Exercise directions: Begin with the first line of the listing and quote every line through the one containing "curve[:, 1])], axis=1)"; give only those lines.

Supplied entries:
----

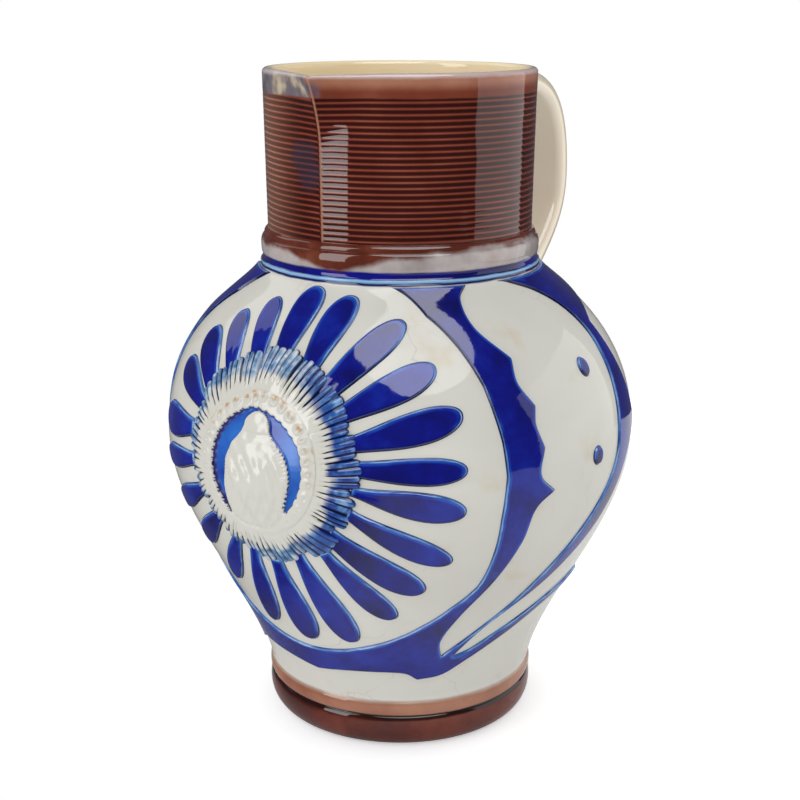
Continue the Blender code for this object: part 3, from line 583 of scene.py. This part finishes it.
LOW_LEAF = (
    ((52, 52), (58, 55), (68.5, 64), (83.5, 75), (97, 80.5), (105.5, 82)),
    ((105.5, 82), (97, 76.5), (84, 70.5), (71, 59.5), (58, 48), (49, 40.5), (39.5, 38.5)),
    ((39.5, 38.5), (33, 43), (16, 42.5), (0, 39.5)),
)
ARC = np.concatenate([[0.0], np.cumsum(np.hypot(np.diff(BODY_RADII), np.diff(BODY_HEIGHTS)))])


def flat_sheet(angle, height):
    """The body's surface laid flat: length round the belly, and length up the profile."""
    return np.stack([angle * BELLY_RADIUS, np.interp(height, BODY_HEIGHTS, ARC)], axis=-1)


def smooth_line(points, spacing):
    """A smooth line through points, evenly divided, without its last point."""
    points = np.array(points, float)
    padded = np.concatenate([[2 * points[0] - points[1]], points, [2 * points[-1] - points[-2]]])
    curve = []
    for i in range(len(points) - 1):
        a, b, c, d = padded[i:i + 4]
        for t in np.linspace(0.0, 1.0, 40, endpoint=False):
            curve.append(0.5 * (2 * b + (c - a) * t + (2 * a - 5 * b + 4 * c - d) * t**2
                                + (3 * b - a - 3 * c + d) * t**3))
    curve = np.array(curve + [points[-1]])
    length = np.concatenate([[0.0], np.cumsum(np.linalg.norm(np.diff(curve, axis=0), axis=1))])
    steps = np.linspace(0.0, length[-1], max(2, round(length[-1] / spacing)) + 1)[:-1]
    return np.stack([np.interp(steps, length, curve[:, 0]), np.interp(steps, length, curve[:, 1])], axis=1)


def inside_distance(points, outline):
    """How far each point lies inside an outline, negative outside it, and the number of the nearest side."""
    ends = np.roll(outline, -1, axis=0)
    along = ends - outline
    square = (along**2).sum(axis=1)
    result, nearest = np.empty(len(points)), np.empty(len(points), int)
    for start in range(0, len(points), 2000):
        some = points[start:start + 2000, None, :]
        share = np.clip(((some - outline) * along).sum(axis=2) / square, 0.0, 1.0)
        gaps = ((some - outline - along * share[:, :, None]) ** 2).sum(axis=2)
        nearest[start:start + 2000] = gaps.argmin(axis=1)
        crosses = (outline[:, 1] > some[:, :, 1]) != (ends[:, 1] > some[:, :, 1])
        drop = np.where(along[:, 1] == 0, 1.0, along[:, 1])
        left_of = some[:, :, 0] < outline[:, 0] + along[:, 0] * (some[:, :, 1] - outline[:, 1]) / drop
        odd = (crosses & left_of).sum(axis=1) % 2 == 1
        result[start:start + 2000] = np.where(odd, 1.0, -1.0) * np.sqrt(gaps.min(axis=1))
    return result, nearest


def moved_in(outline, distance):
    """The outline moved inwards, point by point."""
    into = outline - np.roll(outline, 1, axis=0)
    out = np.roll(outline, -1, axis=0) - outline
    into /= np.linalg.norm(into, axis=1)[:, None]
    out /= np.linalg.norm(out, axis=1)[:, None]
    normal = np.stack([-into[:, 1] - out[:, 1], into[:, 0] + out[:, 0]], axis=1)
    spread = np.maximum((normal**2).sum(axis=1) / 2, 0.35)
    return outline + normal * (distance / spread)[:, None]


def raised_field(outline, grid):
    """Points, faces, distances from the edge and the edge's lowness, of a raised field on the flat sheet."""
    area = (outline[:, 0] * np.roll(outline[:, 1], -1) - outline[:, 1] * np.roll(outline[:, 0], -1)).sum()
    if area < 0:
        outline = outline[::-1]
    rows = [outline]
    for distance in FIELD_RINGS:
        row = moved_in(outline, distance)
        rows.append(row[inside_distance(row, outline)[0] > 0.8 * distance])
    low, high = outline.min(axis=0), outline.max(axis=0)
    across, up = np.meshgrid(np.arange(low[0], high[0], grid), np.arange(low[1], high[1], grid))
    across[1::2] += grid / 2
    inner = np.stack([across.ravel(), up.ravel()], axis=1)
    rows.append(inner[inside_distance(inner, outline)[0] > FIELD_MARGIN])
    spots = np.concatenate(rows)
    edges = [(i, (i + 1) % len(outline)) for i in range(len(outline))]
    made, _, faces = delaunay_2d_cdt([tuple(p) for p in spots], edges, [], 1, 1e-7)[:3]
    made = np.array([tuple(p) for p in made])
    inward, nearest = inside_distance(made, outline)
    side = (np.roll(outline, -1, axis=0) - outline)[nearest]
    return made, faces, np.maximum(inward, 0.0), lowness(side[:, 1], -side[:, 0])


def wrapped_field(name, outline, grid=0.0035):
    """A raised field wrapped round the body as a piece."""
    made, faces, edge, low = raised_field(outline, grid)
    heights = np.interp(made[:, 1], ARC, BODY_HEIGHTS)
    piece = make_piece(name, on_pot(made[:, 0] / BELLY_RADIUS, heights, relief_rise(edge)), faces)
    set_values(piece, "edge", edge * 1000)
    set_values(piece, "low", low)
    piece.data.shade_smooth()
    return piece


turns = np.linspace(pi, BAND_FROM, 320)
reach = 0.001 * np.interp(np.degrees(turns), MEDALLION_TURNS, MEDALLION_REACH)
across, up = reach * np.sin(turns), MEDALLION_HEIGHT + reach * np.cos(turns)
below = np.count_nonzero(up < TOP)
across = np.append(across[:below], np.interp(TOP, up, across))
up = np.append(up[:below], TOP)
circle = flat_sheet(facing_angle(across, up), up)
along_collar = [circle[-1], flat_sheet(radians(SCALLOPS[0][0][0]), TOP)]
stretches = [smooth_line(circle, STRAPWORK_SPACING), smooth_line(along_collar, STRAPWORK_SPACING)]
for stretch in SCALLOPS + SIDE_PANEL + BACK_EDGE + LOW_LEAF:
    line = [flat_sheet(radians(degrees), min(millimetres / 1000, TOP)) for degrees, millimetres in stretch]
    stretches.append(smooth_line(line, STRAPWORK_SPACING))
right = np.concatenate(stretches)
bottom = flat_sheet(0.0, BAND_BOTTOM)
left = (right[1:] * (-1, 1))[::-1]
strapwork = wrapped_field("strapwork", np.concatenate([right, [bottom], left]))
clean_mesh(strapwork, 1e-7)
strapwork.data.materials.append(cobalt_glaze("strapwork_cobalt"))
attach(strapwork, "root")
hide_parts("jug")

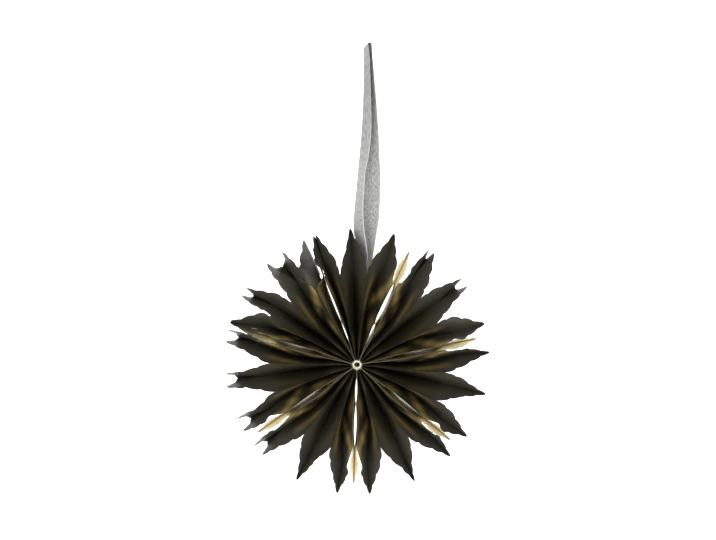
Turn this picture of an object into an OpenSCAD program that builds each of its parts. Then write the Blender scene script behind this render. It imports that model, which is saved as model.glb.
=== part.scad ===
// Pleated paper star, hung by a ribbon loop.
// Die-cut leaves stand on edge around a hub. They are glued to each other by turns along
// the middle line and along the two long edges, so that they fan out like paper bags.
// The hub's axis lies along Y, the star faces -Y, and the origin is where the loop hangs.

/* [Star] */
// Distance from the hub's axis to the tips of the black petals
star_r = 150; // [146:1:170]
// How much shorter the gold leaves are
gold_drop = 13; // [8:1:18]
// Width of a leaf along the hub's axis
leaf_w = 66; // [54:1:76]
// Distance from the hub's axis to the notches between petals
notch_r = 93; // [84:1:98]
// Radius at which the leaves have fanned out from the hub
fan_r = 15; // [14:0.5:18]

/* [Paper] */
// Thickness of the paper
paper_t = 0.3; // [0.2:0.01:0.34]
// Gap that the glue leaves between two leaves
glue_gap = 0.06; // [0.05:0.01:0.08]
// How far each leaf of a black pair stands off the middle line between two spots of glue
petal_gape = 0.1; // [0.05:0.05:0.6]
// Distance from the hub's axis to the two spots of glue on each middle line
inner_glue_r = 48; // [44:1:52]
outer_glue_r = 96; // [92:1:104]

/* [Petal outline] */
// Width of a petal where its first lobe ends
first_lobe_end_w = 54; // [50:1:58]
// Width of a petal where its second lobe starts
second_lobe_w = 49; // [44:0.5:52]
// Width of a petal where its third lobe starts
third_lobe_w = 32; // [28:0.5:34]
// Width of the finger at a petal's tip
finger_w = 13; // [9:0.2:15]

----

Reply to the exercise:
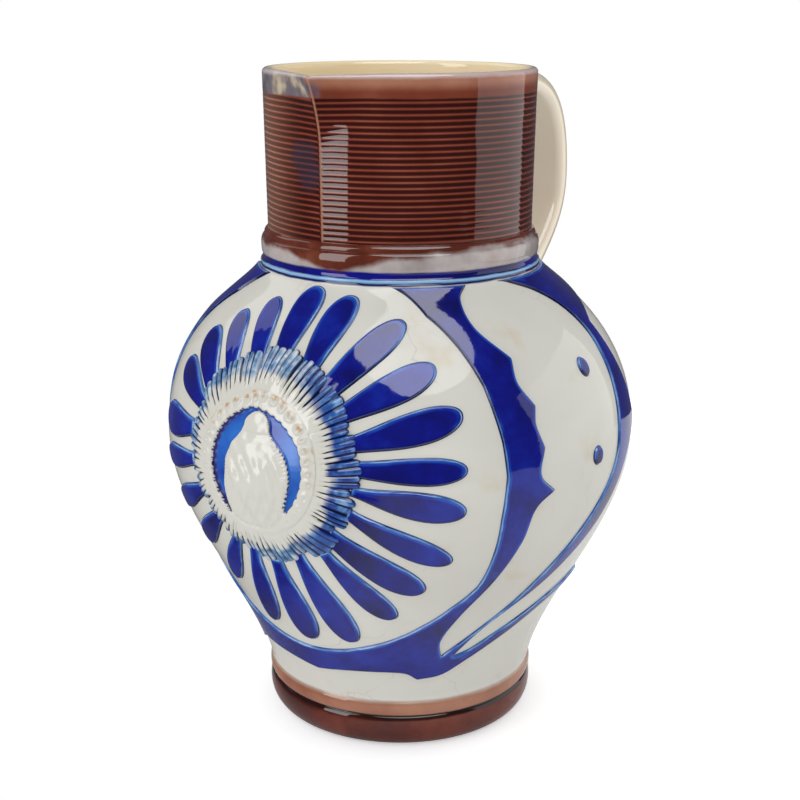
Continue the Blender code for this object: part 3, from line 583 of scene.py. This part finishes it.
LOW_LEAF = (
    ((52, 52), (58, 55), (68.5, 64), (83.5, 75), (97, 80.5), (105.5, 82)),
    ((105.5, 82), (97, 76.5), (84, 70.5), (71, 59.5), (58, 48), (49, 40.5), (39.5, 38.5)),
    ((39.5, 38.5), (33, 43), (16, 42.5), (0, 39.5)),
)
ARC = np.concatenate([[0.0], np.cumsum(np.hypot(np.diff(BODY_RADII), np.diff(BODY_HEIGHTS)))])


def flat_sheet(angle, height):
    """The body's surface laid flat: length round the belly, and length up the profile."""
    return np.stack([angle * BELLY_RADIUS, np.interp(height, BODY_HEIGHTS, ARC)], axis=-1)


def smooth_line(points, spacing):
    """A smooth line through points, evenly divided, without its last point."""
    points = np.array(points, float)
    padded = np.concatenate([[2 * points[0] - points[1]], points, [2 * points[-1] - points[-2]]])
    curve = []
    for i in range(len(points) - 1):
        a, b, c, d = padded[i:i + 4]
        for t in np.linspace(0.0, 1.0, 40, endpoint=False):
            curve.append(0.5 * (2 * b + (c - a) * t + (2 * a - 5 * b + 4 * c - d) * t**2
                                + (3 * b - a - 3 * c + d) * t**3))
    curve = np.array(curve + [points[-1]])
    length = np.concatenate([[0.0], np.cumsum(np.linalg.norm(np.diff(curve, axis=0), axis=1))])
    steps = np.linspace(0.0, length[-1], max(2, round(length[-1] / spacing)) + 1)[:-1]
    return np.stack([np.interp(steps, length, curve[:, 0]), np.interp(steps, length, curve[:, 1])], axis=1)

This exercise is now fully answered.